Второе – это ситуация, в которой мы смотрим на социальную поддержку стариков и начинаем разговаривать о дотациях, о пенсиях, о некотором социальном довольствии. И, да, у нас пенсии чрезвычайно низки. Если мы выедем за Московский регион, часто слезы наворачиваются от этих пенсий.

Но вот любопытный момент: мы приходим к старикам (а мы вот эти все большие опросы проводим по смешанной технологии – это значит, у нас все голоса опрошенных записаны, все разговоры), и мы, конечно, первые две, три, четыре минуты мы разговариваем о проблемах, об экономических каких-то недостатках и так далее и так далее. Но стоит со стариком продержаться минут десять, пятнадцать, двадцать, ты понимаешь, что, в общем-то, деньги не являются значимым элементом его жизни. Как мы это понимаем? Ну, например, мы задаем вопрос: «Скажите, пожалуйста, а вам помогают деньгами дети?» Ну, да, кто-то помогает. «А вы помогаете деньгами детям или родственникам? А в каком размере?» И получается, что подавляющее большинство трансфертов у нас идет от стариков в семьи. Причем эти трансферты не зависят от уровня дохода старика.
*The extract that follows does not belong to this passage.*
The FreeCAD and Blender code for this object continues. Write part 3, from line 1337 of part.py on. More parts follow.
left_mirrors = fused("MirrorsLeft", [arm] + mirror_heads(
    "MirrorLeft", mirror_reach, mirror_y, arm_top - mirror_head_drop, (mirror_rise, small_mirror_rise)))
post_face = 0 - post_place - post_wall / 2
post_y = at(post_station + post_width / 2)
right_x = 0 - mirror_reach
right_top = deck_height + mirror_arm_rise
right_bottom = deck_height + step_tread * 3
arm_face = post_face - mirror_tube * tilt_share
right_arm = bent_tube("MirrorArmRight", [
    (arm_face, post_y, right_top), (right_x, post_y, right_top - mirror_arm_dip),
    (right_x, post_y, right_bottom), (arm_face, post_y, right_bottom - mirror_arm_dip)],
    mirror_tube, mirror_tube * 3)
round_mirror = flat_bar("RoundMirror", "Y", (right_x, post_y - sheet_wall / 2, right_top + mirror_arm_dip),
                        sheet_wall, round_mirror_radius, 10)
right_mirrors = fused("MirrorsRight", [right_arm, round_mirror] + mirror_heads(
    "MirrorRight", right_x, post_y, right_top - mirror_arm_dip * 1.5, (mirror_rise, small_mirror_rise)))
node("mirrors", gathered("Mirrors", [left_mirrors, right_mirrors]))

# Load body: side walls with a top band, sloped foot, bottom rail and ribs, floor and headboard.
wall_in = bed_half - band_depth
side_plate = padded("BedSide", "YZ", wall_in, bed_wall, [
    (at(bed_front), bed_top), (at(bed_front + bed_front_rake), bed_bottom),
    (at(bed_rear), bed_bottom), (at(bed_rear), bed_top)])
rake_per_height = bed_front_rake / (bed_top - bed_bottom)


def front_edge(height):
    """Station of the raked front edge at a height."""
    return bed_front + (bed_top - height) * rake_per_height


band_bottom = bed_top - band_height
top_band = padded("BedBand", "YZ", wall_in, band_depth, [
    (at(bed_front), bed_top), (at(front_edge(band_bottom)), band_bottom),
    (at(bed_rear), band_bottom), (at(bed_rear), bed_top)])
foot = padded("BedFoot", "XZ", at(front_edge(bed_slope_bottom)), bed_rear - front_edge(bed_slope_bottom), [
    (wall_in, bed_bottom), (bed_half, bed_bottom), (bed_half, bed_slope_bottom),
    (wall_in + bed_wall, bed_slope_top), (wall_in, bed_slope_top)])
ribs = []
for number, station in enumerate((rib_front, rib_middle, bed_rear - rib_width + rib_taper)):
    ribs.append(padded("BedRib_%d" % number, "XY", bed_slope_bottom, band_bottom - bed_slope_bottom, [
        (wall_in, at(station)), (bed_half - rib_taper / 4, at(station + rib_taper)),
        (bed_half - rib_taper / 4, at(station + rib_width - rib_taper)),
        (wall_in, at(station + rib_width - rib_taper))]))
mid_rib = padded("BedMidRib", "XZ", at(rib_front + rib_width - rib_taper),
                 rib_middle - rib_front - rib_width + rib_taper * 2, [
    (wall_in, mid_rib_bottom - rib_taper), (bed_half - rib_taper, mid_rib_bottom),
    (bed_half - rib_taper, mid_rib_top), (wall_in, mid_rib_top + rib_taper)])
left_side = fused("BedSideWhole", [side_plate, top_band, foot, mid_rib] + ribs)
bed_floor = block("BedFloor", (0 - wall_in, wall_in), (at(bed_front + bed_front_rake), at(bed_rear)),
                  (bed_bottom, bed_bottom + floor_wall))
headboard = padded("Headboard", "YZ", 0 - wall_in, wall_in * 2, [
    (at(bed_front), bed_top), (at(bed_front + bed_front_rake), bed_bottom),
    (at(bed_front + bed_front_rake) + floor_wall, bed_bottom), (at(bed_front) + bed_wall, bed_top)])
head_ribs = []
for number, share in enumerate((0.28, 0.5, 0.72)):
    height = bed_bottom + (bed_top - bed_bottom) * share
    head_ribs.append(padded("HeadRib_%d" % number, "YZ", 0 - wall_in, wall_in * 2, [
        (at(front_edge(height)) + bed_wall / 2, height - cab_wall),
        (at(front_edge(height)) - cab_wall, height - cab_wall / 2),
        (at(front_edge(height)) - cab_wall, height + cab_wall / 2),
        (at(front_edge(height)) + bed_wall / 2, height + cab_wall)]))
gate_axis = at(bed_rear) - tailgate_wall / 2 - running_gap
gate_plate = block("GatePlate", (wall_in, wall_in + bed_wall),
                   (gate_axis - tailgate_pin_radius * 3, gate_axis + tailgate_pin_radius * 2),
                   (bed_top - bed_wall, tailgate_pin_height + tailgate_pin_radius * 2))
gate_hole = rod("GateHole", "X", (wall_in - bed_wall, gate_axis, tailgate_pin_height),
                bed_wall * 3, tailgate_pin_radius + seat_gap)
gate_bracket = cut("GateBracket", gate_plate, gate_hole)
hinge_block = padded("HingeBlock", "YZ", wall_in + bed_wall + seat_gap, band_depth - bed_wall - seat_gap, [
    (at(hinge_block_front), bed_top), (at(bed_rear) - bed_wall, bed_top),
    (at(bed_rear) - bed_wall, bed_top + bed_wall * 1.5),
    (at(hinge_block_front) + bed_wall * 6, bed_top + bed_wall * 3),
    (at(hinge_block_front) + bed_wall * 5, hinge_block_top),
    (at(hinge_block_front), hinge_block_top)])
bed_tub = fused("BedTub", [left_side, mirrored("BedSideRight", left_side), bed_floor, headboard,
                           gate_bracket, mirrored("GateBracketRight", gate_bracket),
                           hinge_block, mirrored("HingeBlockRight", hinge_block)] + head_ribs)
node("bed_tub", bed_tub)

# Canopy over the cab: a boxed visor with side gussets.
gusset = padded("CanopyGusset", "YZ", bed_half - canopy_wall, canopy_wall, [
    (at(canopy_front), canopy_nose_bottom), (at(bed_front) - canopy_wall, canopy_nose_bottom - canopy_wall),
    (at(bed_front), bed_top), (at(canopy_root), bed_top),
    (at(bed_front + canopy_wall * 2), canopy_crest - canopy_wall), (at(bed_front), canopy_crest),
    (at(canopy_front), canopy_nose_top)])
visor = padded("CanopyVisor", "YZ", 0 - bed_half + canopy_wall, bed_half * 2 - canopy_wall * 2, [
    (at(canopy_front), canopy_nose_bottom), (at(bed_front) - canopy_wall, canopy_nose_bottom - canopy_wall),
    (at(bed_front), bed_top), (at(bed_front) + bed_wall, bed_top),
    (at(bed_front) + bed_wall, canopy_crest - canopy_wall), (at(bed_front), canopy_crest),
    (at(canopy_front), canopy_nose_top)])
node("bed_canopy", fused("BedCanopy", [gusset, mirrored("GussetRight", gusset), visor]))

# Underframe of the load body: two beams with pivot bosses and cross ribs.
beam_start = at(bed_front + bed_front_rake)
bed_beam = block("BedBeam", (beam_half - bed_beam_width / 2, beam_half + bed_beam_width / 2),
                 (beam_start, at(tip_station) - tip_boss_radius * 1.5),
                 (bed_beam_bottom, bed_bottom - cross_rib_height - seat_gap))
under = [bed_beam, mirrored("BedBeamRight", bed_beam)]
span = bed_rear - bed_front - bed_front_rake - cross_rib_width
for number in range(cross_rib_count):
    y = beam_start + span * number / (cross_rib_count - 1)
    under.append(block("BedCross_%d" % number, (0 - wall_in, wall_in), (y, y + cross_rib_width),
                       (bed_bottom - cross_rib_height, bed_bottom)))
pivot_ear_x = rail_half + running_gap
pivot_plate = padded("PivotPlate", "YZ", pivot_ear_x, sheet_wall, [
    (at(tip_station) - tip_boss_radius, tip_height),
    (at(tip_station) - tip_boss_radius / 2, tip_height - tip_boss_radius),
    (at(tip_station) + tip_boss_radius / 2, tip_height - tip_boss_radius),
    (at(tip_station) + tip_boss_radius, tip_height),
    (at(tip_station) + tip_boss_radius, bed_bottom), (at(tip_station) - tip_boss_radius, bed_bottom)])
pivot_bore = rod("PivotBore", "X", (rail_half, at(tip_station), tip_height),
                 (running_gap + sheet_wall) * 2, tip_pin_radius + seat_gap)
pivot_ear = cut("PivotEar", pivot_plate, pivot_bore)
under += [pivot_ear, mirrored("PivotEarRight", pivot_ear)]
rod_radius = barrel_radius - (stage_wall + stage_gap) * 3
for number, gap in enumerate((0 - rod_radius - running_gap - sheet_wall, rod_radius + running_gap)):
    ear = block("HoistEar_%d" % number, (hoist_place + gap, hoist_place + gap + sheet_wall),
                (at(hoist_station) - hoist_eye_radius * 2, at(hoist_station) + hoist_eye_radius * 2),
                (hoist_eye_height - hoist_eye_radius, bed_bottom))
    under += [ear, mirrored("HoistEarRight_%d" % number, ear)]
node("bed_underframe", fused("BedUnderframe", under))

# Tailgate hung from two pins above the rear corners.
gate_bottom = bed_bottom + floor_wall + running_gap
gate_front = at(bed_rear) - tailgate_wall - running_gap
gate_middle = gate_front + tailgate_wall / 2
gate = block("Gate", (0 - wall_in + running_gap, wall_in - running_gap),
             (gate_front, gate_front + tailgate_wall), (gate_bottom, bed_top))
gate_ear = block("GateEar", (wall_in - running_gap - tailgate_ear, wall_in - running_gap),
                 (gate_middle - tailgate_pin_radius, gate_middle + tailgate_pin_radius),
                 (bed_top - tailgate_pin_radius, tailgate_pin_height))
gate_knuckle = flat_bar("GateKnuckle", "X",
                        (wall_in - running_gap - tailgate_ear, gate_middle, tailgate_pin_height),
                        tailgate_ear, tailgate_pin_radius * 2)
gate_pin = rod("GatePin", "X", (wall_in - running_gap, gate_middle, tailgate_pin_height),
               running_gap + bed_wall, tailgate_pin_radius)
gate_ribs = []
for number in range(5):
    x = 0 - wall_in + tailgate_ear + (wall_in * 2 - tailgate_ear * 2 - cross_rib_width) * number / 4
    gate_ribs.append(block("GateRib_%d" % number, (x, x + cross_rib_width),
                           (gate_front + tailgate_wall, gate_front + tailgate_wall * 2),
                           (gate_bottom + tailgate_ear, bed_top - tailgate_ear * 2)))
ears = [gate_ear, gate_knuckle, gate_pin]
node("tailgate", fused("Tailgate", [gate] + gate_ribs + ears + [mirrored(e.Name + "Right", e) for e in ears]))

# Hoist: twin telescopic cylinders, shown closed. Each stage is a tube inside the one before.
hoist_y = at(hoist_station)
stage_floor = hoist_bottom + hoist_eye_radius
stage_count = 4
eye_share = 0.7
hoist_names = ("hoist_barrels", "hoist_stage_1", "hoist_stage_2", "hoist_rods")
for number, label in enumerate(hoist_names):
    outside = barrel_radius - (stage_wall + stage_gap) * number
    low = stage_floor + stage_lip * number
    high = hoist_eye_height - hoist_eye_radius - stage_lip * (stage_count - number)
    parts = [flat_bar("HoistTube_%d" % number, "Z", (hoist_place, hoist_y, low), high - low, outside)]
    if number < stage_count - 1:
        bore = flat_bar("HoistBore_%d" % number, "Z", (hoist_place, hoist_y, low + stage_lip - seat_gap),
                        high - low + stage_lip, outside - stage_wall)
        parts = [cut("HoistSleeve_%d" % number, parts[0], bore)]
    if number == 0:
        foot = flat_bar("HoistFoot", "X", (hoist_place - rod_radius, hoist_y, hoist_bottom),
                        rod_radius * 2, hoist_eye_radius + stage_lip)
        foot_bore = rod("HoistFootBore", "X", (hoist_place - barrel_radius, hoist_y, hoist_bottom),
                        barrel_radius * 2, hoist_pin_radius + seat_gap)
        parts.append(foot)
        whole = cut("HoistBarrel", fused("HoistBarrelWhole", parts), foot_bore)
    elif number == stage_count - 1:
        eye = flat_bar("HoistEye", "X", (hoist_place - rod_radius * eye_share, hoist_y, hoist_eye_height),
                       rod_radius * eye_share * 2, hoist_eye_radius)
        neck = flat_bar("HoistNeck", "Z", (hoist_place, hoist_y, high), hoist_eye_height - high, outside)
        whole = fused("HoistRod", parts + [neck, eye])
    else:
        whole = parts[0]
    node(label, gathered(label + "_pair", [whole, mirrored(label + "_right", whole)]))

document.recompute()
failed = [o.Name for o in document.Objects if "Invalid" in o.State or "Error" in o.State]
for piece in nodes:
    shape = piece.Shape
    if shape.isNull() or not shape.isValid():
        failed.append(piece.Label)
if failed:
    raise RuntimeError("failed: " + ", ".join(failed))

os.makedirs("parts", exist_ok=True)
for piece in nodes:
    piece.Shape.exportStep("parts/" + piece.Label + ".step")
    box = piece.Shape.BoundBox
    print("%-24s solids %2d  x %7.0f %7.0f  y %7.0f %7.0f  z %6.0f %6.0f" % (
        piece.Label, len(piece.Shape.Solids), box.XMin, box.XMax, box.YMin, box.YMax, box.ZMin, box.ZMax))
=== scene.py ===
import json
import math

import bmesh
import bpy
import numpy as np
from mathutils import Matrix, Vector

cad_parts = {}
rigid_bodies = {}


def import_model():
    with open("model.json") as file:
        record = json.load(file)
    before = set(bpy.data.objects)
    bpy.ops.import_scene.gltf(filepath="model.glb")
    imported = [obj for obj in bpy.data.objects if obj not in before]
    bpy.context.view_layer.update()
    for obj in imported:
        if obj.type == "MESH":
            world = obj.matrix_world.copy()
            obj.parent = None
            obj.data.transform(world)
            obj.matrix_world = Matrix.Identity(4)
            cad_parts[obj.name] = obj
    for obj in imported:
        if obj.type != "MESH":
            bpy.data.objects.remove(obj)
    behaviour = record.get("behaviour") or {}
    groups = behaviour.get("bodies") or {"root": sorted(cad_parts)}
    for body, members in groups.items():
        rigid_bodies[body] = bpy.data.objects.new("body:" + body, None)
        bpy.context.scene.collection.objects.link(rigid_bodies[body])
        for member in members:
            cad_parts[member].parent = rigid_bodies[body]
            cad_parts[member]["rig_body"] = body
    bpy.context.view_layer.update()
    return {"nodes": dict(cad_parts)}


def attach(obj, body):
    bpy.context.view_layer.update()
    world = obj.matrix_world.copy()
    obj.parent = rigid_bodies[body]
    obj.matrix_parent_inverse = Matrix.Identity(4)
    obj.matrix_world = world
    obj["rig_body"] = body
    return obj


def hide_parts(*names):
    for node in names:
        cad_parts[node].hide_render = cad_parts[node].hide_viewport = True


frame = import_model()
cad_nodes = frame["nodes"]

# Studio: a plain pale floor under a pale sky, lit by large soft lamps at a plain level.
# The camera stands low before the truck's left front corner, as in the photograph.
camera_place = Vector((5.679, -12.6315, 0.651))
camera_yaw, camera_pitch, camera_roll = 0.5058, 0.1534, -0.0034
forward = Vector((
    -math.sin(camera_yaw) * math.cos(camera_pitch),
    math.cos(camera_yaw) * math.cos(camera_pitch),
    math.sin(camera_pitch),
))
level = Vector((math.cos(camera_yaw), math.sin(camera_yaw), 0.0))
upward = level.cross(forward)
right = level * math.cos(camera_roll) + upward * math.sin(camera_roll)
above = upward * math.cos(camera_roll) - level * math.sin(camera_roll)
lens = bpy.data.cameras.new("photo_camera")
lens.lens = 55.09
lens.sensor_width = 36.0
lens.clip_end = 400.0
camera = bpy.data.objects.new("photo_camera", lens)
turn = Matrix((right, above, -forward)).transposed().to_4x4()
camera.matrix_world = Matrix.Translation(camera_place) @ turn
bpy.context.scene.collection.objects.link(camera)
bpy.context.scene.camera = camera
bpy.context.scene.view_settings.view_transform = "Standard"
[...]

Кроме того, когда мы начинаем задавать вопросы прожективного типа, вроде того, что: если у вас появится сто тысяч сейчас, на что бы вы их потратили? Подавляющее большинство ответов: отдали бы родственникам. Я не считаю, что это плохо или хорошо, что нужно убеждать их, что, конечно, нужно и дом починить, и, допустим, в здоровье вложить.

Но этот феномен, конечно, связан с социальными связями, потому что здесь есть прямое объяснение: старик остается одиноким, он через эти трансферты получает хоть какую-то возможность взаимодействия, взаимоотношения со своей семьей – быть значимым хотя бы через рубль.

И поэтому важнейшим условием является то, что нам нужно в социальной политике отказаться от приоритета рубля, отказаться от того, чтобы измерять социальную жизнь человека через рублевый эквивалент и приравнивать его жизнь, его счастье к тому довольствию, которое предоставляет государство.